1. Field of the Invention
The present invention relates to an LED array head for use with an apparatus such as an LED printer using an electrophotography process.
2. Description of the Prior Art
FIG. 3 shows a schematic explanatory diagram of an LED printer including an LED array head.
In the structure of this diagram, reference numeral 1 indicates a photosensitive drum made of a photoconductive material and rotates in a direction indicated by an arrow mark. The drum 1 is uniformly and electrically charged by means of a charger 2 and is then subjected to an exposure by an LED array head 3 according to the recording image information, thereby forming an electrostatic latent image on the drum 1. In a developer 4, the latent image is developed to attain a toner image, which is transcribed or transferred onto a sheet of paper 6 by an operation of a transcriber or transfer unit 5. The sheet of paper 6 onto which the toner image has been transferred is fed to a fixing apparatus 7, where the toner image is fixed on the sheet of paper 6. On the other hand, after the transfer operation is finished, the photosensitive drum 1 is cleaned by a cleaner 8 for subsequent usage.
The LED array head 3 is, as will be described later, includes an array of LED elements in which a lot of light-emitting diode (LED) chips are arranged in a direction of the character printing operation and a rod lens array of the self-convergence type for converging light radiated from the LED elements of the LED array and for exposing the photosensitive drum 1 to the light.
In the prior art LED array head 3 used in the LED printer above, as shown in FIG. 4, an LED chip 22 is disposed on a ceramic substrate 21 by die bonding and wire bonding is applied to each LED light emitting section so as to supply electric power thereto. Moreover, a cover glass 26 is mounted on a heat dissipating plate 23 made of aluminum or the like to protect bonding wires connected to the LED chip 22 and a conductor pattern on the ceramic substrate in which the LED chip 22 is mounted, and a retaining member 25 retaining the rod lens array of the self-convergence type is supported on the heat dissipating plate 23, thereby configuring the LED array head.
In the LED array head described above, when mounting an LED chip on the ceramic substrate, a positioning precision of about 10 .mu.m is necessary, for example, with respect to the linearity of the positioning. Due to the large dimensions of the chip width and the width of the die bonding pad, for example, the chip width is about 0.7-1 mm and the dibonding pad has a width of about 1.2-1.5 mm, an optical method using a TV camera or the like is indispensable for the positioning operation, which deteriorates the efficiency of the die bonding of the LED chip and further requires use of an expensive apparatus to mount the LED chip.
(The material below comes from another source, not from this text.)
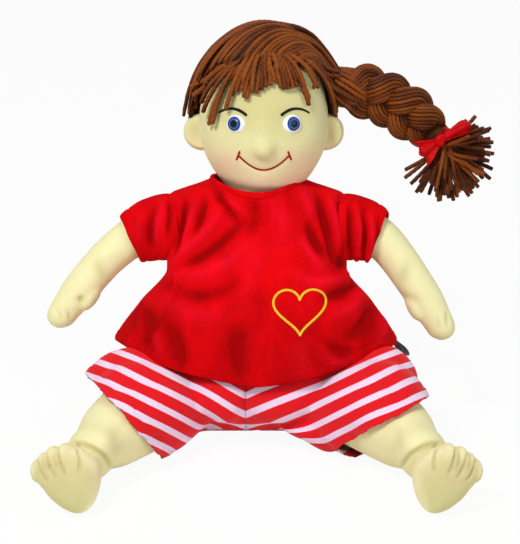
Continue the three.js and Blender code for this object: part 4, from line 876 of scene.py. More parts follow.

In addition, the wire bonding must be effected one time for each light emitting section of the LED (usually, 64 light emitting sections are formed in an LED chip). For example, for an LED array of an A4-letter size manufactured with an ordinary integration density of 300 DPI (about 12 dots/mm), 2560 wire bonds are necessary. In this case, consequently, even when a high-speed wire bonder is adopted, a period of time of about 40 minutes to one hour is required for the wire bonding operation. Furthermore, if there exists even one wrong bonding in the 2560 wire bonds, the overall LED array is assumed to be rejected and hence this operation must be effected with a special care, which lowers the production efficiency and causes the production cost to be increased.
Moreover, since a high precision of .+-.100 .mu.m is required for alignment of the LED chip of the LED array head and the fluctuation of the linearity of the light emitting sections in the direction of the height thereof each with respect to the direction of the width (216 mm for the A4-sized LED array head), the warping and bending of the ceramic substrate itself in restricted. As a consequence, a high-precision ceramic substrate is necessary and each ceramic substrate must be subjected to a selection; consequently, the price of the substrate is soared.
In addition, since the rod lens array of the self-convergence type is retained on a heat dissipating plate with a ceramic substrate disposed thereon, there may appear a disadvantage that the dimensional errors of these components are accumulated and hence the necessary precision cannot be obtained. At present, the positioning precision of the rod lens array of the self-convergence type is .+-.0.1 mm along the entire length of the rod lens array, it is indispensable to optically confirm the positioning precision and to provide the LED array head with a mechanism enabling the high-precision positioning, which leads to an increase of the production cost associated with the number of assemblage processes, the manufacturing facility, the number of components, and the like.